Traditional sounds run deep in Mongolian identity. The throat singing known as khoomei, with its remarkable overtone tricks, invites listeners into a primal, windy echo that seems to come from the horse pastures and monasteries of old. The morin khuur, the horsehead fiddle with its carved neck and horsehair bow, is not just an instrument but a symbol of the nomadic ethos. Urtiin duu, or long song, is a refined vocal art that stretches syllables into space, telling stories of rivers, mountains, and the people who inhabit them. This heritage is not museum-piece; it lives in weddings, monasteries, countryside performances, and even in urban concert halls where elders pass on techniques to younger players.

On the contemporary side, Mongolia’s rising bands have made a substantial mark worldwide. The HU, a Ulaanbaatar-based rock outfit that rose to global attention in the late 2010s, blends heavy guitars with morin khuur and throat-singing textures. Their anthemic tracks like Wolf Totem and Yuve Yuve Yu brought Mongolian timbres into international metal and rock conversations, showing how ancient vocal colors and battlefield-like drums can coexist with modern production. Altan Urag roots its sound in folk-rock, drawing on epic lyrics and traditional instrumentation to craft songs that feel like weather shifting across a steppes-wide horizon. Then there’s Khusugtun, whose instrumental and vocal work elevates throat singing and the morin khuur to concert-stage transparency, earning audiences around the world while staying deeply Mongolian in mood and moodiness.

Mongolian music also thrives in festivals, venues, and communities that celebrate both heritage and experimentation. The Naadam Festival, Mongolia’s iconic summer celebration, features traditional music, throat singing demonstrations, and performances beside the famous horse races and wrestling—an immersive portal into Mongolian sound carried across the hills and valleys. In Ulaanbaatar, major venues such as the National Opera and Ballet Theatre and the Mongolian State Philharmonic Hall host everything from classical repertoire to contemporary folk-inflected projects, while smaller clubs, cultural centers, and participatory stages support a thriving indie scene. The city’s jazz scene has grown with events like the Ulaanbaatar Jazz Festival, which brings international guests and local improvisers into intimate rooms and large halls alike, creating a bridge between Mongolian timbres and global genres.

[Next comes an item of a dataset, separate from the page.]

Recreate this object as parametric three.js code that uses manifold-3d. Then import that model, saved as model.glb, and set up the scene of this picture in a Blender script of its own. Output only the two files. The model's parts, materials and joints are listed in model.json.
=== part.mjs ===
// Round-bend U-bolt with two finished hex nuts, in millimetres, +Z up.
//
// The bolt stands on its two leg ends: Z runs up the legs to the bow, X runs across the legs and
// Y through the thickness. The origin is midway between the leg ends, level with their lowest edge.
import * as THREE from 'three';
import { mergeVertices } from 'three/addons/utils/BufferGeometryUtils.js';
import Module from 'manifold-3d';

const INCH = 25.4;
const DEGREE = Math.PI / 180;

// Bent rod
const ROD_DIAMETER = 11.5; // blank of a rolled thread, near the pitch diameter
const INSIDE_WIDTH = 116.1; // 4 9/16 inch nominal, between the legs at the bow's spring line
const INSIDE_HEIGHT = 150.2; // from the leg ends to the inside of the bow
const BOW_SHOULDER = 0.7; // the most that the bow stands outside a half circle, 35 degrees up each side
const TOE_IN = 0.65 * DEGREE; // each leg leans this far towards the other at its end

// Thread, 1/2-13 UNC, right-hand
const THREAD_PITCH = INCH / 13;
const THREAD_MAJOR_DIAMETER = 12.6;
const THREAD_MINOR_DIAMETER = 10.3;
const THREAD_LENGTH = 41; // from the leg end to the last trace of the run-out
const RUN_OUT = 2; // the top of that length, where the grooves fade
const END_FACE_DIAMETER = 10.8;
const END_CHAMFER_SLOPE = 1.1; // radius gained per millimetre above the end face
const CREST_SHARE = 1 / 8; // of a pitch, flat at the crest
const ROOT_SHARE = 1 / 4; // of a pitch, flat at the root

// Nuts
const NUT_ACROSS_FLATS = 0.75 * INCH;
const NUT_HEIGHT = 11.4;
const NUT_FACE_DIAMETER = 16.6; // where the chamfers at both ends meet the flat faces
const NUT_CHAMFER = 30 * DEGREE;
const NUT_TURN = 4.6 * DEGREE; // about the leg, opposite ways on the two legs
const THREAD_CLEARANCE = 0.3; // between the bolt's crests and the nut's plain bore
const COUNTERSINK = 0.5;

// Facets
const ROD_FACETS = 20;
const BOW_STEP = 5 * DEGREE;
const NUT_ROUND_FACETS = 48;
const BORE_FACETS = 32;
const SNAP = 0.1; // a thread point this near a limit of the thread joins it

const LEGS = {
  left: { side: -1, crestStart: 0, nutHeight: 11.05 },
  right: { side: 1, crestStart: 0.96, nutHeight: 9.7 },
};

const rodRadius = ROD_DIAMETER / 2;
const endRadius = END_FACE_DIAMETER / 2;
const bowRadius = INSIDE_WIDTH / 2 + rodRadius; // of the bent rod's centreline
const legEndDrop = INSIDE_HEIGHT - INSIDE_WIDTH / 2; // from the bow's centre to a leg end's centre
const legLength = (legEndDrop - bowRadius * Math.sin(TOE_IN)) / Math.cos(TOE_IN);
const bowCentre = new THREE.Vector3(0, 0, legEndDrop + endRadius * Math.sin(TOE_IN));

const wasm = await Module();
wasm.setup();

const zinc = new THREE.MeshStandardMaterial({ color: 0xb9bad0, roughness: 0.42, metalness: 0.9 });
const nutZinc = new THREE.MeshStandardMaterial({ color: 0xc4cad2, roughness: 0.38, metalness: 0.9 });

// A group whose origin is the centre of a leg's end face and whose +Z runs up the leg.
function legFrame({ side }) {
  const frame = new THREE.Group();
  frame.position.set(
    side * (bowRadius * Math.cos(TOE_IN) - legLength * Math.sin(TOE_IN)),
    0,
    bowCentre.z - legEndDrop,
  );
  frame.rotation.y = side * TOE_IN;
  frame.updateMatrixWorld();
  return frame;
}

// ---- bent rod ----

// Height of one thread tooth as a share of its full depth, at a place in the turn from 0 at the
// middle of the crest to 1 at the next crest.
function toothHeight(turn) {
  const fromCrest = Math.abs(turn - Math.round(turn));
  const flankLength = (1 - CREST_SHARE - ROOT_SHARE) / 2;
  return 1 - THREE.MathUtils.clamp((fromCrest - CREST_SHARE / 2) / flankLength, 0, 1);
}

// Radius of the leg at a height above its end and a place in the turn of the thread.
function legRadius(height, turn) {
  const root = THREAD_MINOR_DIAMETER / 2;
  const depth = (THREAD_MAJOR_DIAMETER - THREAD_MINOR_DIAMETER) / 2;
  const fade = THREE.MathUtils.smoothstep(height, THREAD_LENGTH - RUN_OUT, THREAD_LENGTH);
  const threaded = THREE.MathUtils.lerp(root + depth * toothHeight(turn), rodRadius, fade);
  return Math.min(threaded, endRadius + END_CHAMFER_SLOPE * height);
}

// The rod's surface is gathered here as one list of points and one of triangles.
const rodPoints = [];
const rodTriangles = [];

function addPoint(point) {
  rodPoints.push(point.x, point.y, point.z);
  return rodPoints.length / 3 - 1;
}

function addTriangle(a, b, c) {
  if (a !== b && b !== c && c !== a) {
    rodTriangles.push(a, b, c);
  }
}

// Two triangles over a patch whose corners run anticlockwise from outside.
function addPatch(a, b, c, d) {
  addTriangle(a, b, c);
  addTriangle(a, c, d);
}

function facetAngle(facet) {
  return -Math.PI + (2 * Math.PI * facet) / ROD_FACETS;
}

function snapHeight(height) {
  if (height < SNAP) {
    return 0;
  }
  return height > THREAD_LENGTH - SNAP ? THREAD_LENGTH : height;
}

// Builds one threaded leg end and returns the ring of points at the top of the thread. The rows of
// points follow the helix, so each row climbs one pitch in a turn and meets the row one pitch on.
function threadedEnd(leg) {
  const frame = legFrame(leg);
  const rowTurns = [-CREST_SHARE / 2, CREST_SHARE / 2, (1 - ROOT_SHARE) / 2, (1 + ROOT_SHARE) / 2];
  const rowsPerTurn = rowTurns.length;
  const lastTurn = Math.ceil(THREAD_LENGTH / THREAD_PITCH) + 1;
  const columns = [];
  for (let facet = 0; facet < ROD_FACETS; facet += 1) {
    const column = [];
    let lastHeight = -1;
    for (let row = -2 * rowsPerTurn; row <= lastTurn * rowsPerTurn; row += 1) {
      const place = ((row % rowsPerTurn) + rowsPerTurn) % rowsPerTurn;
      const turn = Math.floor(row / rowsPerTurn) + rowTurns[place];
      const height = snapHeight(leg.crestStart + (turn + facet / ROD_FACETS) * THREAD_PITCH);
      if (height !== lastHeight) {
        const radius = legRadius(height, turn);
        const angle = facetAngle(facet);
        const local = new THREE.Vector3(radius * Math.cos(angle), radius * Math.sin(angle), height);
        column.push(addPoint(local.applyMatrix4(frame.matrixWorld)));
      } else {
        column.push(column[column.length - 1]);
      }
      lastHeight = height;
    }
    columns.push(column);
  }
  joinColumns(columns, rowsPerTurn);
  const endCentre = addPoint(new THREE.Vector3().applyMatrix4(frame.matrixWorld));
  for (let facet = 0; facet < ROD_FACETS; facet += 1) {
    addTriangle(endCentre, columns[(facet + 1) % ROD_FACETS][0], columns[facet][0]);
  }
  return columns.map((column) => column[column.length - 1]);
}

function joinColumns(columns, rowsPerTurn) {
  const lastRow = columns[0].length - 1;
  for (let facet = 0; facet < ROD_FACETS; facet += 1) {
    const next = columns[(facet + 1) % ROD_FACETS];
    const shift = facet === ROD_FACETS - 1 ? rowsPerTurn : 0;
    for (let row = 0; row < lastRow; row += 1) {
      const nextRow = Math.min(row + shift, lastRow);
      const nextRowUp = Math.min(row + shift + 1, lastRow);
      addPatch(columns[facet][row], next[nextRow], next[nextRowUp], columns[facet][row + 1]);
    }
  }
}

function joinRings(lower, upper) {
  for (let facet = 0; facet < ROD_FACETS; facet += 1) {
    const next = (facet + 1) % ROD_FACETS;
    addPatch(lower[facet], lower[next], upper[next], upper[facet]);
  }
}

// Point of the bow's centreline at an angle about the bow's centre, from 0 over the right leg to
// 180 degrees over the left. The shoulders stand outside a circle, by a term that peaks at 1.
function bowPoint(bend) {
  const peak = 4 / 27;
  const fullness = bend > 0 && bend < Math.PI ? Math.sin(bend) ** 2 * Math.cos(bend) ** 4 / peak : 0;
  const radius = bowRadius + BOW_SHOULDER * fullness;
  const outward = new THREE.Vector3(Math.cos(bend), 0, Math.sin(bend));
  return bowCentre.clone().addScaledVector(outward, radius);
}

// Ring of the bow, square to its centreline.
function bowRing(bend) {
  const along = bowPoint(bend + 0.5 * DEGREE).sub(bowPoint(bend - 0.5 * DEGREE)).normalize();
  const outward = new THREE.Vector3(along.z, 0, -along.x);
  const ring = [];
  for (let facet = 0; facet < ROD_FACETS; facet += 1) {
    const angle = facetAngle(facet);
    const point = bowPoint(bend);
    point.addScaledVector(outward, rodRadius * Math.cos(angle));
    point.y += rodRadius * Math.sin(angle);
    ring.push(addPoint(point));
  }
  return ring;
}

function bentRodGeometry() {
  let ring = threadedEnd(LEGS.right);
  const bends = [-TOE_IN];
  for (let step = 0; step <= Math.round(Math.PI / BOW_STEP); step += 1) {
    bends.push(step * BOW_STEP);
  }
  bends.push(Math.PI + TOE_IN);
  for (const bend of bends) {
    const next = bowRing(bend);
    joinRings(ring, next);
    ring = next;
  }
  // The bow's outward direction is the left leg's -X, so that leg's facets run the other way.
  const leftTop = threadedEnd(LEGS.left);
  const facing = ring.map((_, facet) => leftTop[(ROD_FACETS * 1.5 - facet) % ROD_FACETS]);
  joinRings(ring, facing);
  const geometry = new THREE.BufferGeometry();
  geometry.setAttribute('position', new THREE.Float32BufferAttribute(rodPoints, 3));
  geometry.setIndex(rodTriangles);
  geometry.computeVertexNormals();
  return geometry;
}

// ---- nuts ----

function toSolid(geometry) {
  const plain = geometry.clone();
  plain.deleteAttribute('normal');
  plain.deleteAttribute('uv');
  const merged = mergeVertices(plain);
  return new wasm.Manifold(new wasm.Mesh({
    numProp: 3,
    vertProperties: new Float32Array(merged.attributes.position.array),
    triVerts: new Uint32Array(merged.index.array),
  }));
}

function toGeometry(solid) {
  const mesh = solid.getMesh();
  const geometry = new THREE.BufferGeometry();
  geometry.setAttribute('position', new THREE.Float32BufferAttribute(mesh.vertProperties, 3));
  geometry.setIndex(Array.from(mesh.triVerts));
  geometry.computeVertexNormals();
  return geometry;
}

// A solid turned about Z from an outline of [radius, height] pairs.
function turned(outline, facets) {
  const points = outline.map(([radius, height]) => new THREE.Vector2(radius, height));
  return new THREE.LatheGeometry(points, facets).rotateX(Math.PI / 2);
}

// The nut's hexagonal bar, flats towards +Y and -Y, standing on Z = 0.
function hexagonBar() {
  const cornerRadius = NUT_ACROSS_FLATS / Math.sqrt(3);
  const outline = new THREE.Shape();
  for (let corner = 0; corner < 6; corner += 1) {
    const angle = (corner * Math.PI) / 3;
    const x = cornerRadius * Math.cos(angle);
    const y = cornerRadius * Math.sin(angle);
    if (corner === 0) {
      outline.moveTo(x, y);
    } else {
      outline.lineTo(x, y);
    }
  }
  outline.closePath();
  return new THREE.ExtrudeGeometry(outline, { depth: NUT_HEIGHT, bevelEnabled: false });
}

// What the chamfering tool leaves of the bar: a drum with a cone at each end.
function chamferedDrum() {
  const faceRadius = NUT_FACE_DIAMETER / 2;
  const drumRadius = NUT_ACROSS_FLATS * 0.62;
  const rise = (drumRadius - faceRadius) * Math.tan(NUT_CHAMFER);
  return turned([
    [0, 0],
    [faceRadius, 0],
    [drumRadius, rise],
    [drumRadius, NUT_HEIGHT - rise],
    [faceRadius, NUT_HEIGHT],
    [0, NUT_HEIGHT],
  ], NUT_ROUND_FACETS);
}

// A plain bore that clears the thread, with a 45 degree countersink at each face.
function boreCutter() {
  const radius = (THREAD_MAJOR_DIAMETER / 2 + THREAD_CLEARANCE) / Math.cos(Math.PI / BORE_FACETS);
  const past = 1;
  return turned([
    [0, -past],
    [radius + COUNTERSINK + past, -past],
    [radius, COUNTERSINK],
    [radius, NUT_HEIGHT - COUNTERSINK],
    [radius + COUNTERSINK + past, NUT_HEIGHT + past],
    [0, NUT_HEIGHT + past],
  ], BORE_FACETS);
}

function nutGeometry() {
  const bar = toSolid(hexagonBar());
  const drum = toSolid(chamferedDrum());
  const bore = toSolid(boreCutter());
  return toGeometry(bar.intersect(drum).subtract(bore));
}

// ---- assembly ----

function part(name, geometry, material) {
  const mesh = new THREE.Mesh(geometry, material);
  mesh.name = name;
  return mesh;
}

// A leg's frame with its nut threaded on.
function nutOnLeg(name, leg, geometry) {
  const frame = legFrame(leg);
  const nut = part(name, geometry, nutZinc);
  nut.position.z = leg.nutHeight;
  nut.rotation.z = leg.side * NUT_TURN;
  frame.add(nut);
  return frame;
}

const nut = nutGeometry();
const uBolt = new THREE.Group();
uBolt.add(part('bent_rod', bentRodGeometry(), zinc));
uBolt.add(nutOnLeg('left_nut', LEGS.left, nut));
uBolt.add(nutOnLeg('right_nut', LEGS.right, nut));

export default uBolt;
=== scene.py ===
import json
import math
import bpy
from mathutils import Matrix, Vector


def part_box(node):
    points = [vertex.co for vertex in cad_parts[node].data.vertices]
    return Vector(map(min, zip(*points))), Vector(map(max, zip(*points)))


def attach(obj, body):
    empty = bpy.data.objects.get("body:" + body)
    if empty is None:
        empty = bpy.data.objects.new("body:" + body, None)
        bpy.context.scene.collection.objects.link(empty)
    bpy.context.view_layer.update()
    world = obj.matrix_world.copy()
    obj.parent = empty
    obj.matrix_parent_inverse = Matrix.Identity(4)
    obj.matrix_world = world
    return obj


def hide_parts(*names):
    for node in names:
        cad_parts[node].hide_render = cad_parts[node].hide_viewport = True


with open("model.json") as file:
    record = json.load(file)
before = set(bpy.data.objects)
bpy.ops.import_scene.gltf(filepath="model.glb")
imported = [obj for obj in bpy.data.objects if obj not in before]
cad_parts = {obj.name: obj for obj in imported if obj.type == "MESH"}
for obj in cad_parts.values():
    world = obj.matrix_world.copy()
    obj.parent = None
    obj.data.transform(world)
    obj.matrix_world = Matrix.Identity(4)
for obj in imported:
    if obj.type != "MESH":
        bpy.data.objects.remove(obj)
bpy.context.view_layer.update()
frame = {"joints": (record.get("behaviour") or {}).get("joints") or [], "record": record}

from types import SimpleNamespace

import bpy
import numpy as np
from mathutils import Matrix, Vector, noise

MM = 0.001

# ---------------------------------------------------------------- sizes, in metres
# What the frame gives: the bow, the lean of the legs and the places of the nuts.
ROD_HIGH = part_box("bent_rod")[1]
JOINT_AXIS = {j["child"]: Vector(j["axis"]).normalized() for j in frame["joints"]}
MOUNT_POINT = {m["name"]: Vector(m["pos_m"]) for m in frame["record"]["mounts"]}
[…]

For a music enthusiast, Mongolia offers a living classroom and a listening experience that spans the ceremonial and the club-ready. Its instruments—morin khuur, topshuur, and the resonant overtone music of khoomei—provide a sonic vocabulary that can inform metal, indie, folk, and world-music collaborations. The country’s people carry a long-running tradition of storytelling through sound, while its current artists push into new territories, proving that the steppe’s echo still travels far—across stages, across borders, and across the headphones of listeners worldwide.